How does ANZ calculate early repayment costs?

If you have a fixed interest home loan, you’ll pay ANZ home loan early exit fees for partial or full repayment of the loan amount before the end of the fixed interest rate duration. These fees are also payable if you switch to another variable or fixed-rate loan.

The ANZ mortgage early exit fees can vary and you can get an estimate from the lender before you decide to prepay the loan. However, the exact early repayment cost can be determined when you prepay the loan.

The early exit fees are calculated after considering factors like the prepayment amount, the period left before the fixed-rate duration ends, and the change in the market rates since the beginning of the fixed-rate period. The early exit fees may not be charged if you’re paying off a smaller amount. You can check with ANZ to see how much you’ll have to pay.

What are the different types of home loan interest rates?

A home loan interest rate is used to calculate how much you’ll pay the lender, usually annually, above the amount you borrow. It’s what the lenders charge you for them lending you money and will impact the total amount you’ll pay over the life of your home loan. 

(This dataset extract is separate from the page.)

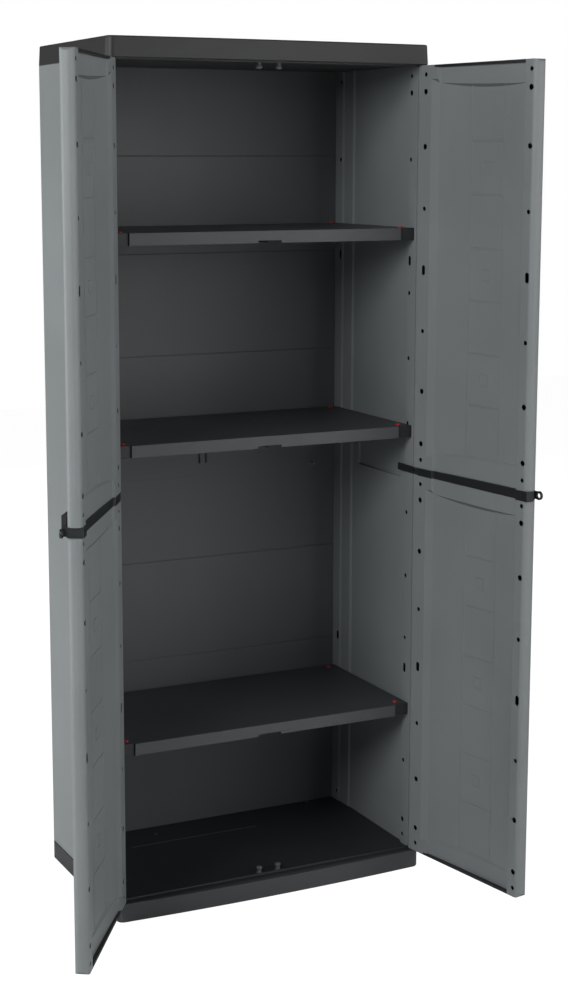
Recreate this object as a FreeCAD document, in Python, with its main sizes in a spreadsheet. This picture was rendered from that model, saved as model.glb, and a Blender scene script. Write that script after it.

Having understood what are home loan rates in general, here are the two types you usually have with a home loan:

Fixed rates

These interest rates remain constant for a specific period and are a good option if you’re a first-time buyer or if you’re looking for a fixed monthly repayment. One possible downside of a fixed rate is that it may be higher than a variable rate. Also, you don’t benefit from any lowering of interest rates in the market. On the flip side, if rates go up, your rate won’t change, possibly saving you money.

Variable rates

With variable interest rates, the lender can change them at any time. This change can be based on economic conditions or other reasons. Changes in interest rates could be beneficial if your monthly repayment decreases but can be a problem if it increases. Variable interest rates offer several other benefits often not available with fixed rate home loans like redraw and offset facilities and free extra repayments.